Abdul, and the other settlers are prepared to put up a fight to resist any attempts to evict them. He denies that the slum residents are a nuisance to the residents of the neighbouring estates, instead blaming the residents for their own woes.
“Take for example their complaints about robbery. Do you expect a poor man to steal from anyone?” he asks. “When that rich child who knows only a lavish lifestyle wakes up to the harsh reality that it is no more, they will resort to stealing. But we, the poor, are blamed,” he reasons.
EXPOSED TO PROSTITUTION
Mr Elijah Ayieko, who has lived in Southlands Estate for a long time, says that not all kijiji people are bad, but acknowledges that there are a few who cause insecurity.
“With the kijiji here, you cannot talk on your phone freely before somebody knocks it out of your hand,” he lamented.

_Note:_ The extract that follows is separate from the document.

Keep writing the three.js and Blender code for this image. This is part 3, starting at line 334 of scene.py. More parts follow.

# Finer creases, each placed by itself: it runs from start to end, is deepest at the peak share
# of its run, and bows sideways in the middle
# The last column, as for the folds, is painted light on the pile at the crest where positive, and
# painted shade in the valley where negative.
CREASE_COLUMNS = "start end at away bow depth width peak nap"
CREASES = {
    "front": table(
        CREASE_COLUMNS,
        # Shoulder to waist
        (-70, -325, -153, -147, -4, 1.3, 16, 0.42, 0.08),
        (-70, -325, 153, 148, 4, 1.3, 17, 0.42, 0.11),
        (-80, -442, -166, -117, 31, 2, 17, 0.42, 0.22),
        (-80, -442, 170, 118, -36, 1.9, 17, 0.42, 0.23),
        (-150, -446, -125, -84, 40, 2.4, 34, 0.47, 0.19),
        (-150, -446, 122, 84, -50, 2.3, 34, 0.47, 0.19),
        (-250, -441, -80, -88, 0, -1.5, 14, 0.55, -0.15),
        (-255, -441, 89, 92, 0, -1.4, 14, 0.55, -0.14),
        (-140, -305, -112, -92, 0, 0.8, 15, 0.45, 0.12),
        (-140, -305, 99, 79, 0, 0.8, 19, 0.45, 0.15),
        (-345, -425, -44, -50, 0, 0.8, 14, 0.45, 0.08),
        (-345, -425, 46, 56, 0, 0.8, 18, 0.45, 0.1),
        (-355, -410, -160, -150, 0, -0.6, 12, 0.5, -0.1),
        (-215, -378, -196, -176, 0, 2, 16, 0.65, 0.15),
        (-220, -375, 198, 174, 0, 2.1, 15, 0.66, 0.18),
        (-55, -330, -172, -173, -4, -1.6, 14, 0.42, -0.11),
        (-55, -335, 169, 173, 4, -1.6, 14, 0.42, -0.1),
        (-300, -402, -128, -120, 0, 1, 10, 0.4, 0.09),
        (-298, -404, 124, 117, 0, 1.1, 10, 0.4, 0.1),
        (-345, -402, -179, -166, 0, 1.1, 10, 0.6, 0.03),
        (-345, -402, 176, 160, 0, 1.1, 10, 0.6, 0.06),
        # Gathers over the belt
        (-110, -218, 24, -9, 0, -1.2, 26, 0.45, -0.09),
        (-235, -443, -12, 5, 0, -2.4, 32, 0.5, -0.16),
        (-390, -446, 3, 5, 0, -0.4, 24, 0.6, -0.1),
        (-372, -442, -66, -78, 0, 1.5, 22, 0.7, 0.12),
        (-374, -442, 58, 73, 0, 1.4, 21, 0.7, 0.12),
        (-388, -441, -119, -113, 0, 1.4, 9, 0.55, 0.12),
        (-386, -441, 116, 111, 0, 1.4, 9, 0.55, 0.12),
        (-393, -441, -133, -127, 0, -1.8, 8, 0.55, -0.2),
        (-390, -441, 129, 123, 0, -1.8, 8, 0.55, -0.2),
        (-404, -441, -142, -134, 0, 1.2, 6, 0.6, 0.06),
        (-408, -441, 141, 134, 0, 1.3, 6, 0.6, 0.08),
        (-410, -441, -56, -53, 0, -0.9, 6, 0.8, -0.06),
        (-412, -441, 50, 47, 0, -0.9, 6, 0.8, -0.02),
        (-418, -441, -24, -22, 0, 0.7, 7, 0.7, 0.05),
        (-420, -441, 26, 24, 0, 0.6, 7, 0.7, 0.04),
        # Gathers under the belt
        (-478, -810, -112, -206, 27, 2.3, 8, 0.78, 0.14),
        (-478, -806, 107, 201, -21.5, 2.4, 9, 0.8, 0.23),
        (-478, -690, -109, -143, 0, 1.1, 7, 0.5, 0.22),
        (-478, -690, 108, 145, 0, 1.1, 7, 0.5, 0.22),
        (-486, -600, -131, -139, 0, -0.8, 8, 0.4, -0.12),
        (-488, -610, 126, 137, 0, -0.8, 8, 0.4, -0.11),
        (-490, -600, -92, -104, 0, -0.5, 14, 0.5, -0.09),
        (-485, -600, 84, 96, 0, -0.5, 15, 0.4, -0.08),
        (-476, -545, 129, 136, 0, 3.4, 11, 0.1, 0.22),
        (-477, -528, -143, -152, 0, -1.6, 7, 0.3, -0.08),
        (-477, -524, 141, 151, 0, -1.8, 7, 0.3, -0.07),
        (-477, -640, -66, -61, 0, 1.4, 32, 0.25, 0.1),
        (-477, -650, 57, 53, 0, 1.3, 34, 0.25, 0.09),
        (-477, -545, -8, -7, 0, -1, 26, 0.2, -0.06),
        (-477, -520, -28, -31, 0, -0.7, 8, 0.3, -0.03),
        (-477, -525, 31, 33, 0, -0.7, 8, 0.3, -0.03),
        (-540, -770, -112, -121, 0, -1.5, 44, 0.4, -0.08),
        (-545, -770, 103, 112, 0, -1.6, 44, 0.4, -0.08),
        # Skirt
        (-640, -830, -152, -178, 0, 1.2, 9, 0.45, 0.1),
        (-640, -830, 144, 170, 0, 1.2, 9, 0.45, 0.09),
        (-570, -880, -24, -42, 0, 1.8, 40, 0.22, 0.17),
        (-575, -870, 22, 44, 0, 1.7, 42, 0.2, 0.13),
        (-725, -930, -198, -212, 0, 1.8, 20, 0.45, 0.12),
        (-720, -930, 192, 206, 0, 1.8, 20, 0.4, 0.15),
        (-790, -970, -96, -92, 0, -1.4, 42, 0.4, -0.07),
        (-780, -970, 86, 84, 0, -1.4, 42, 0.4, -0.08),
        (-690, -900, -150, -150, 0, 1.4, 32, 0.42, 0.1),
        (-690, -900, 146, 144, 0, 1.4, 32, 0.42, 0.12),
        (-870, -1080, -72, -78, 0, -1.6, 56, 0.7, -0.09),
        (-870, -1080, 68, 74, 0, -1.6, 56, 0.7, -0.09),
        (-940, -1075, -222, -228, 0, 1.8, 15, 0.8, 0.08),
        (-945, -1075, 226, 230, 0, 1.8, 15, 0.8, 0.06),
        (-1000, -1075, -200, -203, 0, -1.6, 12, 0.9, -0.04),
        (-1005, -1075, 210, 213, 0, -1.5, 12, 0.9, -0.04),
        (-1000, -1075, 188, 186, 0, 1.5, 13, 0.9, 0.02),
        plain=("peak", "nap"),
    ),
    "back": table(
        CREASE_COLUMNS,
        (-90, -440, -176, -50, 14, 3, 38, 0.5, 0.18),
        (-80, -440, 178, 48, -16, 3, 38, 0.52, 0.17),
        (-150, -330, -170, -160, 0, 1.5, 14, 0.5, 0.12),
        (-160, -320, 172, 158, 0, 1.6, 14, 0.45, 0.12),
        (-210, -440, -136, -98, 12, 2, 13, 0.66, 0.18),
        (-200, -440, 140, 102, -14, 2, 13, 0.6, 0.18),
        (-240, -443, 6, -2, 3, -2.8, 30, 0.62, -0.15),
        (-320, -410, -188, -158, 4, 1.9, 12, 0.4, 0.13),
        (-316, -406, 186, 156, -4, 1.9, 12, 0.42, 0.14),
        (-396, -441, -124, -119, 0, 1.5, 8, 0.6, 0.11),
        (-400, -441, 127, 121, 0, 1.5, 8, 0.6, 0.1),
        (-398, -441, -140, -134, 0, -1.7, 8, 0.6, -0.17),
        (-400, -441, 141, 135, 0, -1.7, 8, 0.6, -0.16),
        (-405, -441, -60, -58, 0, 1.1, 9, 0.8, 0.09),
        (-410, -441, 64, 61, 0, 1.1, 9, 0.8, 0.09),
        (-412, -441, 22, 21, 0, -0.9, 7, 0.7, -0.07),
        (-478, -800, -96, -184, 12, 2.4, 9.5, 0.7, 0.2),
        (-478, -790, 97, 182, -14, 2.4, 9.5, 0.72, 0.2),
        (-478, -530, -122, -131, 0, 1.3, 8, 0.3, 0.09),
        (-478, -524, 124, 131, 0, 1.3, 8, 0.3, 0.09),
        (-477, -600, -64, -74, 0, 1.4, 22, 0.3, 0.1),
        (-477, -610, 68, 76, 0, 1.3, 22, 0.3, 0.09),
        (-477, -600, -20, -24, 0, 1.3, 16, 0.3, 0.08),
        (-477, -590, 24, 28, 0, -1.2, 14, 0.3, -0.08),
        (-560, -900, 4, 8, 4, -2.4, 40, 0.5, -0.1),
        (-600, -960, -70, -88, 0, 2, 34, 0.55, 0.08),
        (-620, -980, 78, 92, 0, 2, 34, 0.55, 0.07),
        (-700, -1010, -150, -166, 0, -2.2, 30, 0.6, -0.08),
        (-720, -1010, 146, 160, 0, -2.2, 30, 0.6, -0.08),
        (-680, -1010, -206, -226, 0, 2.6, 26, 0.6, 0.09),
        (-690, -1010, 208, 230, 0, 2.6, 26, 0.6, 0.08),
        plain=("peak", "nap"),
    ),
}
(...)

He adds that there has been a sharp decline in moral behaviour, with prostitution becoming a major activity in the slum in the evening. He says it is sad to see girls as young as 12 and 13 being exposed to prostitution.
Ayieko and other estate chairmen say their pleas to county officials to have businesses that are close to the road removed have gone unheeded.
In a bid to upgrade slums, the government signed a memorandum of understanding with the UN Habitat in 2003 to improve the livelihood of almost 1.6 million households living in the slums — it is estimated that there will be 5.3 million slum dwellers by 2020.
The Kenya Slum Upgrade Programme, initiated in 2001, is expected to cost $13 billion (Sh884 billion).
The programme entails a variety of activities, including community mobilisation, preparation of town development plans, solid waste management, and improvement of physical shelter.
In 2011, the government initiated the Kenya Informal Settlement Improvement Project.
According to an internet report on the programme, the government is expected to manage the project while the Ministry of Housing and the relevant local authorities implement it.